The book is called Presence: Human Purpose and the Field of the Future. Everything in it is based on a holistic worldview with a mutual relationship between the parts and the whole. Living organisms like a tree or a human being are not just a collection of parts, but living organisms in a state of constant existence and manifestation. Constant renewal and recreation. The part is a manifestation of the whole rather than a detached element, or as the physicist Henri Bortoft puts it: Everything is in everything. ”The part is a place for the presencing of the whole”, as the four authors say – the basic message of the book.

It is this fundamental acknowledgement of connections and wholeness that we lose if we start looking at wholes as if they were machines, machines where parts can be replaced as needed. A lot of management theory and tools have this ‘spare part' mentality, looking at the separate parts of an organization without taking account of the whole the part is an element of and that's an element of the part.

This mechanical view of the world drives much of what we do with our businesses, institutions, bodies, society, schools, universities, etc. But these are living organisms, constantly recreating themselves through the people that are part of them. As long as these people are governed by industrial, mechanical words and images like control, regulation, predictability and a ‘the faster the better' mentality we'll keep on recreating institutions as we know them, despite the growing disharmony between them and the wider world they are part of. How do we stop it? How do we get out of it? That's one of the questions of the book. In other words, as long as we keep downloading and repeating the mental models of the past nothing new will happen. How do we stop the reiteration and repetition?

And what would the world look like if we learned – individually and collectively – to access our deepest capacities to sense and create the future? How do fundamental changes take place? Where do they come from and how are they created?

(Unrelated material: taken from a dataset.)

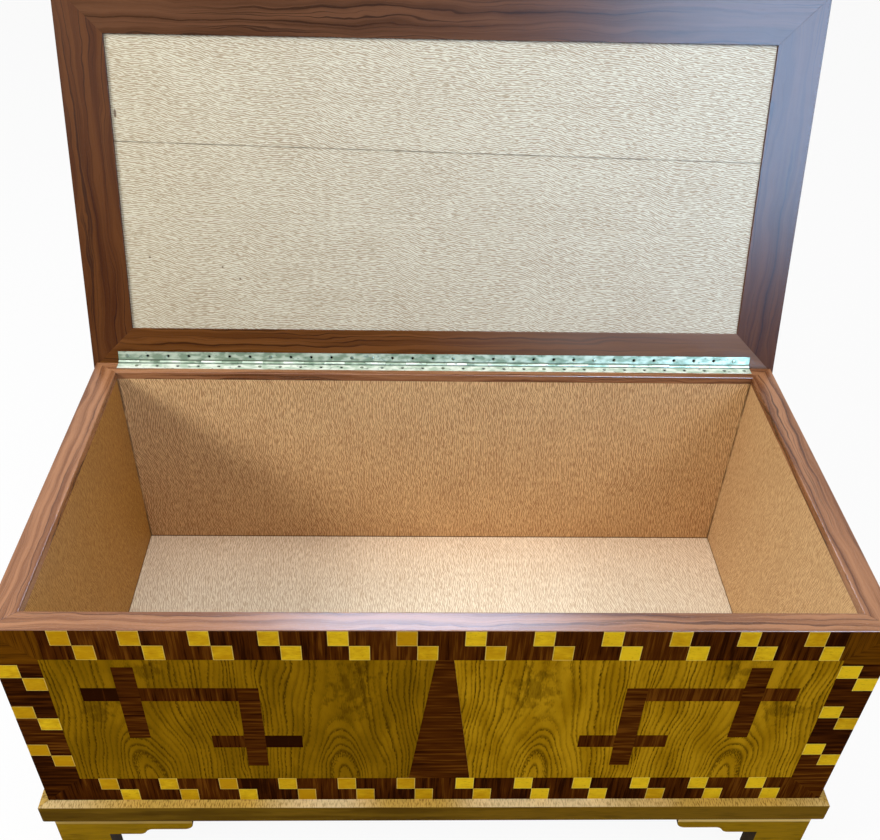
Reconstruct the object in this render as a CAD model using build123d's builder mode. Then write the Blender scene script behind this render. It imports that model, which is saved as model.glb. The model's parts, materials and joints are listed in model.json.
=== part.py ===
from build123d import *
from math import cos, floor, radians, sin, tan
import os

# A dowry chest: a veneered box on a moulded base with bracket feet, and a framed lid on a
# piano hinge, shown with the lid open.  Millimetres, +Z up, +Y towards the back of the chest.
# The origin is on the floor, in the middle of the room that the open chest takes up.

# ---- the box -------------------------------------------------------------------------------
chest_width = 1000.0  # end to end, over the veneer
chest_depth = 493.0  # front to back, over the veneer
wall_height = 338.0  # from the base moulding up to the top of the rim
front_wall = 26.0  # whole wall: veneer, board and lining
back_wall = 23.0
side_wall = 33.0
veneer = 1.0
lining = 4.0
floor_lining = 2.0
lining_play = 0.5  # between the floor's lining and the linings of the walls
rim_thickness = 12.0
rim_lip = 1.5  # the part of the rim that covers the top edge of the veneer
rim_edge_radius = 1.5
bottom_board = 12.0

# ---- the base moulding and the feet ----------------------------------------------------------
moulding_height = 40.0
moulding_projection = 11.0  # past the veneer
moulding_inside = 45.0  # from the veneer's face to the inner edge of the base frame
moulding_round = 10.0
moulding_edge_radius = 1.5
board_seat = 20.0  # from the veneer's face to the rebate that the bottom board lies in
board_play = 0.5
foot_height = 113.0
foot_projection = 2.0  # past the veneer
foot_thickness = 28.0
foot_round = 8.0
foot_leg = 66.0
foot_drop = 41.0  # depth of the bracket beside the leg
foot_drop_end = 106.0  # from the corner to the start of the bracket's curve
foot_wing = 29.0  # depth of the bracket's outer part
foot_wing_start = 125.0
foot_length = 179.0
foot_end_radius = 12.0
block_side = 24.0
block_lift = 20.0  # the glue blocks stop short of the floor

# ---- the lid ---------------------------------------------------------------------------------
open_angle = 105.9
lid_front_overhang = 18.0
lid_side_overhang = 6.0
lid_back_overhang = 11.0  # behind the hinge pin
lid_frame_width = 62.0
lid_frame_thickness = 25.0
lid_recess = 3.0  # how far the lining lies below the frame's face
lid_tongue = 10.0  # how far the core board reaches into the frame
back_lining_board = 154.0
middle_lining_board = 102.0
seam_tilt = 1.1  # degrees; the lining boards are sawn slightly out of square
board_joint = 0.3

# ---- the piano hinge -------------------------------------------------------------------------
closing_gap = 1.0  # between the closed lid and the rim
pin_offset = 3.0  # the pin stands this far behind the box
pin_radius = 1.25
pin_play = 0.05
barrel_radius = 2.4
barrel_play = 0.4
knuckle_count = 31
knuckle_sides = 12  # knuckles, holes and screws are so small that a few flats make them round
knuckle_play = 0.4
leaf_width = 15.5  # from the pin's axis to the leaf's edge
leaf_thickness = 1.0
leaf_play = 0.2
hinge_end = 31.5  # from the end of the box to the end of the hinge
screw_pitch = 30.0
hole_setback = 8.8  # from the pin's axis
hole_radius = 1.7
upper_hole_start = 13.0  # from the hinge's left end
lower_hole_start = 28.0
upper_screw_numbers = (0, 7, 11, 12, 16, 23, 30)  # the holes that hold a screw
lower_screw_numbers = (0, 6, 11, 15, 20, 30)
screw_radius = 1.5
screw_head_radius = 2.6
hole_sides = 8
head_sides = 12
screw_head_height = 0.4
screw_length = 10.0
pilot_play = 0.1

# ---- the marquetry ---------------------------------------------------------------------------
square = 24.8  # width of a pale square across its border, which is two squares wide
square_length = 23.2  # and along the border
top_pitch = 75.4  # from one pair of squares to the next along the top
bottom_pitch = 74.9  # along the bottom
side_pitch = 76.8  # and up the sides
top_run_shift = 6.4  # how far each run of squares lies off the middle of its border
bottom_run_shift = 7.2
side_run_shift = -9.1
glue_line = 0.2
wedge_top = 20.0
wedge_bottom = 77.0
bar = 25.0
motif_margin = 35.9  # from the field's outer edge to the outer end of a key motif
motif_width = 247.0
upright_setback = 41.0  # from the motif's outer end to its upright bar
upright_drop = 13.0  # from the top of the field to the top of the upright bar
upright_length = 136.0
hook_setback = 177.5  # from the motif's outer end to the hook
hook_drop = 51.0  # from the top of the field to the top of the hook and the long level bar
hook_lift = 28.4  # from the bottom of the field to the end of the hook
foot_bar_setback = 138.5  # from the motif's outer end to the short level bar
foot_bar_lift = 67.9  # from the bottom of the field to the short level bar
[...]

Over several years the authors of Presence: Human Purpose and the Field of the Future have interviewed 150 researchers, managers, artists, etc. What they've asked is: What are you interested in? What issues are essential to your work? How do you get new ideas? What role does intuition play in your reality? How do you convert intuition into practice? And at a deeper level: Where do new things come from? What are the sources? How alert are you, and from what level of consciousness do your realizations and ideas come? Many of the 150 interviews are on-line at www.dialogonleadership.org.

The authors of the book are Betty Sue Flowers, former professor at the University of Texas in Austin, where she now heads the President Johnson Library and Museum. She's a highly respected author, advisor, poet, editor, and much more. Peter Senge became world-famous with his book The Fifth Discipline on learning organizations. Joseph Jaworski was the initiator of the Global Leadership Initiative, and has written the autobiographical book Synchronicity on synchronicity, leadership and learning. Finally there's Claus Otto Scharmer, who recently visited Denmark to hold a series of lectures on his research. Scharmer is a professor at MIT in Boston, and has written a wide range of academic articles and books on change, management and learning.

Presence: Human Purpose and the Field of Future is a book that points ahead in terms of learning, perceptions of change, and management. The authors seek a new awareness that can then lead to new awareness. Their work is sustained by a holistic view of people and nature, and the optimistic belief that there is vast potential and possibilities if only we open our eyes and see and grab them.